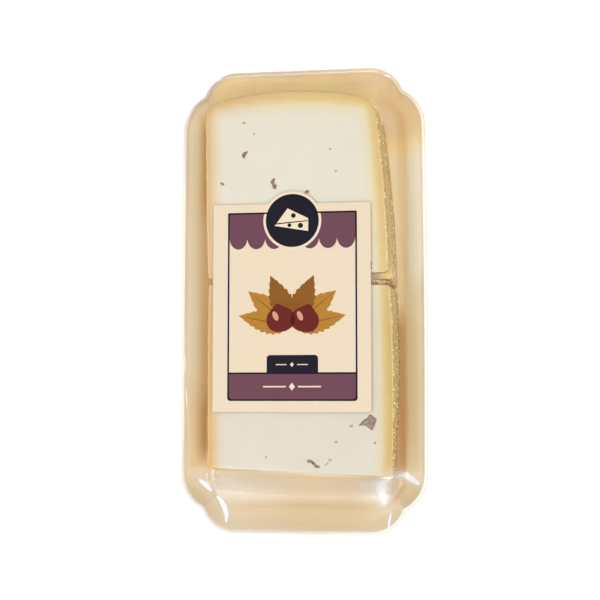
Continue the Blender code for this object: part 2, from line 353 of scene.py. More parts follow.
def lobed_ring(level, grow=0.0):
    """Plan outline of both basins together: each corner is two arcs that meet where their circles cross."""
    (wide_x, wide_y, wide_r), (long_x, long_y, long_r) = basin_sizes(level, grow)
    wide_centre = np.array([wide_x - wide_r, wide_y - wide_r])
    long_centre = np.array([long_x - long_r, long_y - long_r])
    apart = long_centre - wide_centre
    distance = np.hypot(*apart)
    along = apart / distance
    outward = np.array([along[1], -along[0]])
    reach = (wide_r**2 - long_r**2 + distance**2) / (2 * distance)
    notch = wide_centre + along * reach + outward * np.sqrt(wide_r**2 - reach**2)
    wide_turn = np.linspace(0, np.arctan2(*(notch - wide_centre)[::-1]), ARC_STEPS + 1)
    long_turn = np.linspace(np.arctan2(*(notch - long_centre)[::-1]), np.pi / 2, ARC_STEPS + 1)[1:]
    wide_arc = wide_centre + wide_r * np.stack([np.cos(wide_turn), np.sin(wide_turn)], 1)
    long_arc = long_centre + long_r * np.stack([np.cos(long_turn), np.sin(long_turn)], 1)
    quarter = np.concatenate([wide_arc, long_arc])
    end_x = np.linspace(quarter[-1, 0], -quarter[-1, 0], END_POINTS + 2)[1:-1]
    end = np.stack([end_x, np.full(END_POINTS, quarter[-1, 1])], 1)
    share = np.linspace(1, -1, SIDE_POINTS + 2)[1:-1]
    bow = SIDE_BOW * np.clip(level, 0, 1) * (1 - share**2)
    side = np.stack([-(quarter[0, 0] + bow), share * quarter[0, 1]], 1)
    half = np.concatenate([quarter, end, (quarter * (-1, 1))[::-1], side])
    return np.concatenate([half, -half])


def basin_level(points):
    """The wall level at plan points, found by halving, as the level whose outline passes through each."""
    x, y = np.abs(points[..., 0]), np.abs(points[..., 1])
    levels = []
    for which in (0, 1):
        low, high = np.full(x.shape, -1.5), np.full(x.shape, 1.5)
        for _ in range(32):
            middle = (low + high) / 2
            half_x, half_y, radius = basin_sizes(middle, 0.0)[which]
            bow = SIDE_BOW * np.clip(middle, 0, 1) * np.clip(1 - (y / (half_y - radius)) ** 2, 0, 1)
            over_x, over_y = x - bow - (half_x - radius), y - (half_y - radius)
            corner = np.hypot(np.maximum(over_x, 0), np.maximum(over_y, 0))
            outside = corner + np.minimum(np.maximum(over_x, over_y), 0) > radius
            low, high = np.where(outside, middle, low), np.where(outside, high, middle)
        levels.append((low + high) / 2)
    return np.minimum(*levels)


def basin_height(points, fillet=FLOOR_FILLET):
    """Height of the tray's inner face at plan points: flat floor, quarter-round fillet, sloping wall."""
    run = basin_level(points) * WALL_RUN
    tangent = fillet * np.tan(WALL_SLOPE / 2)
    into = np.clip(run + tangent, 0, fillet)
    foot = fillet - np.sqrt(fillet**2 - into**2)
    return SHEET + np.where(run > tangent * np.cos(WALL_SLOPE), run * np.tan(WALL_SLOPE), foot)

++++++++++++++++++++

WORK REQUIRED →
From the preceding material, extract every line exactly.

IN RESPONSE →
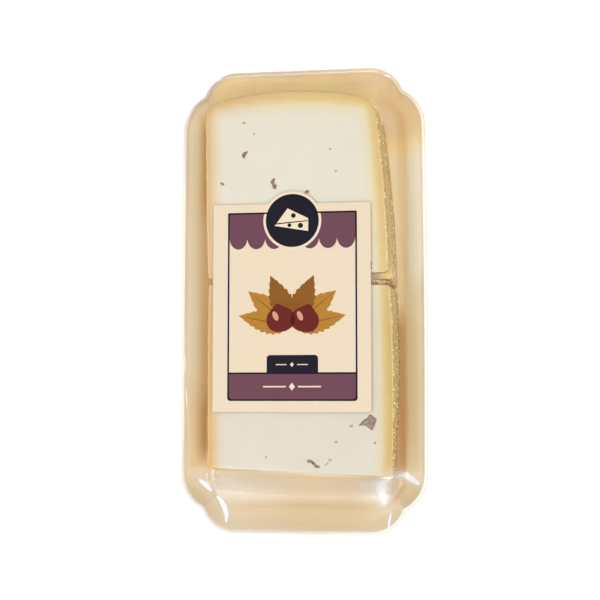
Continue the Blender code for this object: part 2, from line 353 of scene.py. More parts follow.
def lobed_ring(level, grow=0.0):
    """Plan outline of both basins together: each corner is two arcs that meet where their circles cross."""
    (wide_x, wide_y, wide_r), (long_x, long_y, long_r) = basin_sizes(level, grow)
    wide_centre = np.array([wide_x - wide_r, wide_y - wide_r])
    long_centre = np.array([long_x - long_r, long_y - long_r])
    apart = long_centre - wide_centre
    distance = np.hypot(*apart)
    along = apart / distance
    outward = np.array([along[1], -along[0]])
    reach = (wide_r**2 - long_r**2 + distance**2) / (2 * distance)
    notch = wide_centre + along * reach + outward * np.sqrt(wide_r**2 - reach**2)
    wide_turn = np.linspace(0, np.arctan2(*(notch - wide_centre)[::-1]), ARC_STEPS + 1)
    long_turn = np.linspace(np.arctan2(*(notch - long_centre)[::-1]), np.pi / 2, ARC_STEPS + 1)[1:]
    wide_arc = wide_centre + wide_r * np.stack([np.cos(wide_turn), np.sin(wide_turn)], 1)
    long_arc = long_centre + long_r * np.stack([np.cos(long_turn), np.sin(long_turn)], 1)
    quarter = np.concatenate([wide_arc, long_arc])
    end_x = np.linspace(quarter[-1, 0], -quarter[-1, 0], END_POINTS + 2)[1:-1]
    end = np.stack([end_x, np.full(END_POINTS, quarter[-1, 1])], 1)
    share = np.linspace(1, -1, SIDE_POINTS + 2)[1:-1]
    bow = SIDE_BOW * np.clip(level, 0, 1) * (1 - share**2)
    side = np.stack([-(quarter[0, 0] + bow), share * quarter[0, 1]], 1)
    half = np.concatenate([quarter, end, (quarter * (-1, 1))[::-1], side])
    return np.concatenate([half, -half])


def basin_level(points):
    """The wall level at plan points, found by halving, as the level whose outline passes through each."""
    x, y = np.abs(points[..., 0]), np.abs(points[..., 1])
    levels = []
    for which in (0, 1):
        low, high = np.full(x.shape, -1.5), np.full(x.shape, 1.5)
        for _ in range(32):
            middle = (low + high) / 2
            half_x, half_y, radius = basin_sizes(middle, 0.0)[which]
            bow = SIDE_BOW * np.clip(middle, 0, 1) * np.clip(1 - (y / (half_y - radius)) ** 2, 0, 1)
            over_x, over_y = x - bow - (half_x - radius), y - (half_y - radius)
            corner = np.hypot(np.maximum(over_x, 0), np.maximum(over_y, 0))
            outside = corner + np.minimum(np.maximum(over_x, over_y), 0) > radius
            low, high = np.where(outside, middle, low), np.where(outside, high, middle)
        levels.append((low + high) / 2)
    return np.minimum(*levels)


def basin_height(points, fillet=FLOOR_FILLET):
    """Height of the tray's inner face at plan points: flat floor, quarter-round fillet, sloping wall."""
    run = basin_level(points) * WALL_RUN
    tangent = fillet * np.tan(WALL_SLOPE / 2)
    into = np.clip(run + tangent, 0, fillet)
    foot = fillet - np.sqrt(fillet**2 - into**2)
    return SHEET + np.where(run > tangent * np.cos(WALL_SLOPE), run * np.tan(WALL_SLOPE), foot)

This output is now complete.